The next problem you mentioned is:
PB: Note that a path that points to a single typed dvquantity in an archetype can still point to many items in the RM if somewhere up the tree there is a list or a set, for example more than one observation
So I think this implies an incorrect interpretation of this kind of code within an archetype. It can't be understood as simultaneously applying to multiple Observations if it is within an Observation archetype, only to one OBSERVATION instance at a time - usually one about to be committed.
You can still have Lists of things internal to the archetype, as shown above with the Events list, but to process the multiplicity, you would need to do as we have done and use for_all, or some other container-aware operator or function.
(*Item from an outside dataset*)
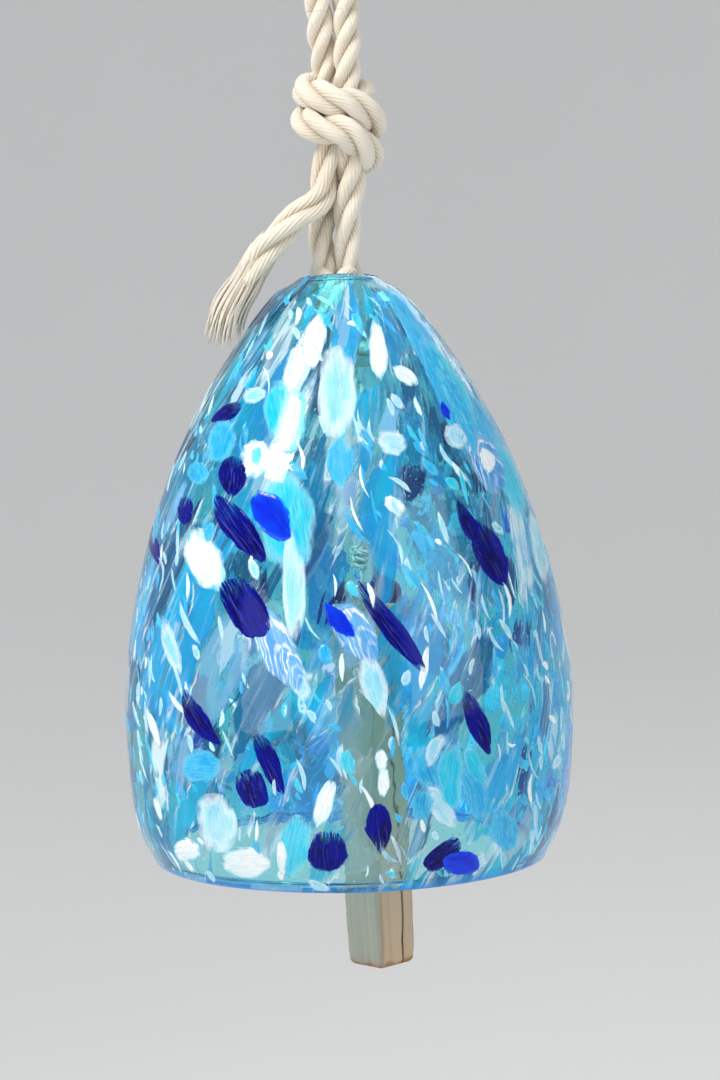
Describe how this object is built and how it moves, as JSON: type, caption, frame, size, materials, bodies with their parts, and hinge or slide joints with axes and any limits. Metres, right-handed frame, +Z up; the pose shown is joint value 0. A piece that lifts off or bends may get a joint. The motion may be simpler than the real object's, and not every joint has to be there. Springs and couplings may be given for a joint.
{
  "type": "glass wind chime",
  "caption": "Blown glass bell with fused colour chips, hung on a knotted doubled rope, with a square wooden clapper on a twine inside.",
  "frame": {"origin": "inside top of the rope's hanging loop, where a hook carries it", "axes": "+Z up along the plumb line, -Y towards the front, +X to the right seen from the front"},
  "size_m": [0.1141, 0.114, 0.3016],
  "materials": {
    "rope": "natural three-strand cotton rope",
    "bell_glass": "clear aqua glass with fused navy, turquoise and white chips, fire polished",
    "twine": "thin natural cotton twine",
    "eye_steel": "plain zinc-plated wire",
    "clapper_wood": "bare weathered softwood"
  },
  "bodies": {
    "hook_loop": {"hanging_loop": "rope"},
    "loop_sides": {"loop_side_left": "rope", "loop_side_right": "rope"},
    "loop_legs": {"loop_leg_left": "rope", "loop_leg_right": "rope"},
    "knotted_rope": {"outer_knot": "rope", "rope_tail": "rope", "neck_leg_left": "rope", "neck_leg_right": "rope", "stopper_knot": "rope"},
    "bell": {"glass_bell": "bell_glass"},
    "hitch": {"twine_hitch": "twine"},
    "string": {"twine": "twine"},
    "string_end": {"twine_knot": "twine", "twine_loop": "twine"},
    "striker": {"clapper": "clapper_wood", "screw_eye": "eye_steel"}
  },
  "joints": [
    {"name": "chime_swing", "type": "hinge", "parent": "hook_loop", "child": "loop_sides", "pos_m": [0, 0, -0.01], "axis": [1, 0, 0], "range_deg": [-20, 20], "deforming": ["loop_side_left", "loop_side_right"]},
    {"name": "chime_sway", "type": "hinge", "parent": "loop_sides", "child": "loop_legs", "pos_m": [0, 0, -0.046], "axis": [0, 1, 0], "range_deg": [-15, 15], "deforming": ["loop_leg_left", "loop_leg_right"]},
    {"name": "rope_twist", "type": "hinge", "parent": "loop_legs", "child": "knotted_rope", "pos_m": [0, 0, -0.067], "axis": [0, 0, 1], "range_deg": [-90, 90], "stiffness_Nm_per_rad": 0.0015},
    {"name": "bell_rock", "type": "hinge", "parent": "knotted_rope", "child": "bell", "pos_m": [0, 0, -0.1229], "axis": [1, 0, 0], "range_deg": [-6, 6]},
    {"name": "clapper_swing", "type": "hinge", "parent": "knotted_rope", "child": "hitch", "pos_m": [0, 0, -0.1395], "axis": [1, 0, 0], "range_deg": [-13, 13]},
    {"name": "clapper_sway", "type": "hinge", "parent": "hitch", "child": "string", "pos_m": [0, 0, -0.1468], "axis": [0, 1, 0], "range_deg": [-10, 13], "deforming": ["twine"]},
    {"name": "clapper_twist", "type": "hinge", "parent": "string", "child": "string_end", "pos_m": [0, 0, -0.1866], "axis": [0, 0, 1], "range_deg": [-180, 180]},
    {"name": "clapper_rock", "type": "hinge", "parent": "string_end", "child": "striker", "pos_m": [0, 0, -0.1969], "axis": [-1, 0, 0], "range_deg": [-8, 8]}
  ]
}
Of course, the context being a single instance of data – In case of an OBSERVATION a single OBSERVATION with possibly more than one event, or one event with a cluster that occurs twice. But in case of a COMPOSITION archetype it can be more than one OBSERVATION.
Anyway, does this get closer to the sense of what you would like to do? It's more than I had conceived of, so this is a useful challenge...
Much closer! Does not do everything (looks like not turing complete?) but functions will solve the remaining cases.